Roughan has similarly definitive views on superior brand storytelling at Castleford. “Our core editorial values are clarity, immediacy and value,” he says. “Clarity and immediacy are pretty easy to understand. Write clearly and simply as if you’re explaining something to a person and get to the goddamn point. Don’t waste people’s time.”
Great content also offers value. “That’s what content marketing is about, right? It’s not about talking at people. It’s about giving them something of use. To do that, you have to understand the audience.”
One way Castleford does this is by having a thorough “onboarding” process with its clients to understand what they do and who they should be trying to reach. “We create persona docs for each client so they understand who we’re talking to and what they want to know,” he says.
After that, it’s about developing an agreed editorial brief. “That’s where we ask a lot of questions about their USPs and what they read to stay abreast of the industry,” Roughan says. “We’ll ask what their customers ask about them. Speaking to their salespeople at this point can be invaluable because they translate the product the company makes out in the real world. They have the elevator pitch absolutely down pat and know what it is about their product that people need to understand.

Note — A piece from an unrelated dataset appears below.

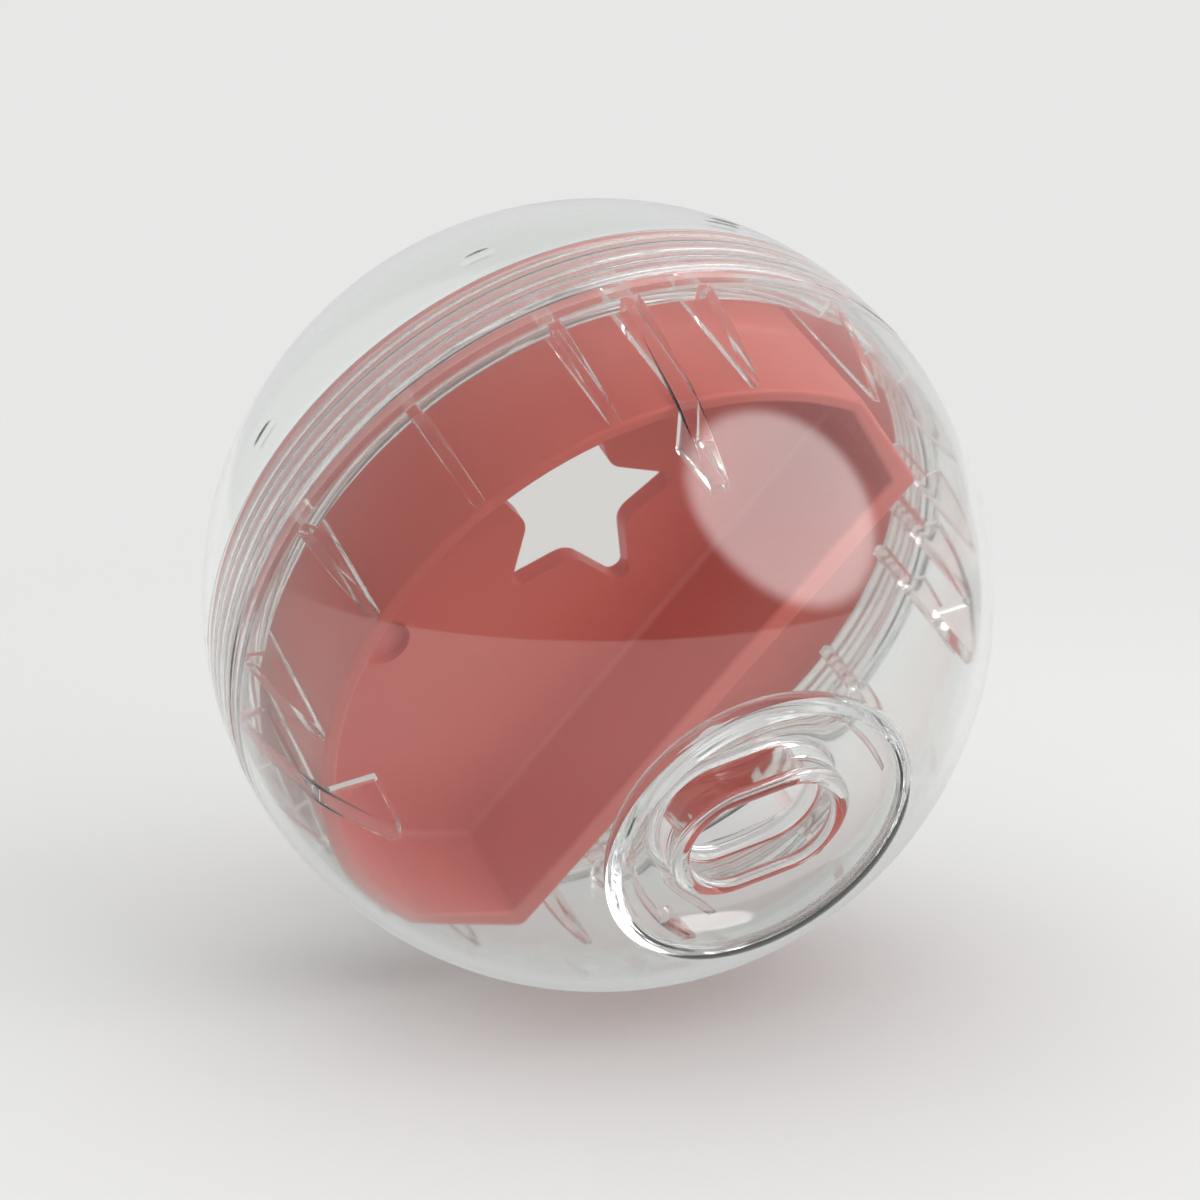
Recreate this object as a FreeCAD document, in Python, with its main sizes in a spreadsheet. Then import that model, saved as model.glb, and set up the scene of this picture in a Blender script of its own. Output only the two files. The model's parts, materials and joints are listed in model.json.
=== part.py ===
import FreeCAD, Part
import Sketcher
import math
import os

# Treat ball: a clear ball in two halves that screw together, with a coloured divider held between them.
# Frame: millimetres, +Z up, origin on the floor straight under the ball's middle. The ball's own axis runs through the
# middle of the outlet, which points forwards (-Y) and dips below the horizontal.
# Each piece is drawn about that axis with the ball's middle as origin: heights grow towards the outlet.

SIZES = {
    # the closed ball
    "ball_radius": 62.5,
    "wall": 2.0,
    "outlet_dip_angle": 27.0,
    # the joint between the halves
    "shoulder_height": 3.0,
    "shoulder_gap": 0.2,
    "bore_inset": 0.9,
    "screw_clearance": 0.3,
    "neck_wall": 1.8,
    "neck_length": 13.4,
    "flange_height": 2.2,
    # the dished end with the outlet
    "land_radius": 24.0,
    "land_width": 1.4,
    "dish_drop": 0.6,
    "dish_radius": 6.5,
    "dish_wall": 2.0,
    "hole_length": 23.0,
    "hole_width": 15.0,
    "spout_wall": 3.0,
    "lip_drop": 0.2,
    "lip_round": 1.3,
    "spout_foot_round": 0.9,
    "spout_turn": 16.4,
    # the ribs inside the outlet half
    "rib_count": 16,
    "rib_thickness": 1.9,
    "rib_depth": 2.2,
    "rib_setback": 6.4,
    "post_count": 4,
    "post_thickness": 3.0,
    "ledge_height": 24.7,
    "ledge_reach": 8.1,
    "foot_height": 11.05,
    # the finger marks round the screw half
    "grip_count": 9,
    "grip_turn": 35.4,
    "grip_height": 15.6,
    "grip_length": 8.0,
    "grip_width": 3.0,
    "grip_depth": 0.3,
    # the divider
    "rib_clearance": 0.4,
    "seat_clearance": 0.3,
    "divider_turn": -29.6,
    "divider_depth": 30.9,
    "plate_thickness": 2.2,
    "collar_clearance": 0.3,
    "collar_wall": 2.0,
    "collar_height": 8.0,
    "skirt_wall": 2.2,
    "skirt_setback": 9.0,
    "vane_offset": 7.3,
    "vane_wall": 4.1,
    "vane_end_gap": 5.27,
    "end_wall": 2.1,
    "pocket_depth": 19.1,
    "floor_thickness": 3.2,
    "corner_round": 1.5,
    "edge_round": 0.7,
    "floor_round": 1.2,
    # the star that the treats fall through
    "star_points": 5,
    "star_tip_radius": 16.7,
    "star_valley_radius": 8.0,
    "star_stretch_ratio": 1.3,
    "star_turn": -22.0,
    "star_inset": 27.7,
    "star_bearing_angle": 146.8,
    "star_tip_round": 1.6,
    "star_valley_round": 3.6,
    # the round recess beside it
    "recess_radius": 4.2,
    "recess_depth": 1.8,
    "recess_inset": 13.68,
    "recess_bearing_angle": 210.0,
}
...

“From there, we will start to pitch ideas for the first pieces of content. If our strategy called for a series of whitepapers for gated downloads, we’d spend a bit of time coming up with initial ideas. We would make sure they would be on brief, had the right search intent behind them and were supported by what people were looking for in the marketplace.”
“Apart from crafting half-decent copy, a key skill is being able to learn about an industry and know all the facts about it. The skill is to go out and find out what’s relevant.”
Roughan says client involvement in story-idea generation varies. “Some clients we’ve been working with for years are like ‘we know you, you know us – go do your thing’,” he says. “Others naturally are going to have a much closer hand in things.
“In terms of taking the lead on idea generation, that’s our bread and butter. Coming up with fresh content ideas for our businesses is what we do.”
Castleford has three editorial managers. They have their own client lists and run teams of writers, strategists and program managers. Roughan says content strategists and project managers will stress-test story ideas before running them past the editorial manager and gaining client approval.
“People are a lot more sophisticated about what content marketing is these days,” he says. “Clients understand when they talk to the audience, they’re going to need maybe three, four or five touchpoints before that audience ever picks up the phone. They know they need to tell the story rather than just badger them.”
Roughan says the stories that often work well offer “social proof” – true-life case studies and testimonials. “It’s classic bottom-of-the-funnel material,” he says. “Real trust-factor stuff.”
What does Roughan look for in a good writer? “Well, they need their writing chops – If it’s not there, it’ll never be there,” he says. “Beyond that, I think the biggest skill is curiosity – someone interested in putting themselves in someone else’s shoes. Apart from crafting half-decent copy, a key skill is being able to learn about an industry and know all the facts about it. The skill is to go out and find out what’s relevant.”
Castleford needs its writers to be versatile, too. The agency services businesses and organisations from a wide range of industries: B2Bs, B2Cs, not-for-profits and enterprises, as well as tool makers, yoga studios and travel agencies.
Two executions stick out in his mind as great examples of brand storytelling. One was a long article for a travel client in which the writer researched every sim card needed to travel through Europe. “[The writer] translated German and French sites and compiled all of this highly useful information,” he says. “We created this immensely valuable piece.”
The other example was a case of using comedy to enliven a dry IT topic – managed services. “[The writer] understood the audience because IT people are often into sci-fi,” he says. “It was about fictional organisations that would have benefited from managed services, breaking down the plots from those movies and showing how good data security protocols would have prevented the attack on the Death Star, and so on. There was real pleasure in the writing, and it really came across.”
Which means it must have passed Roughan’s sniff test.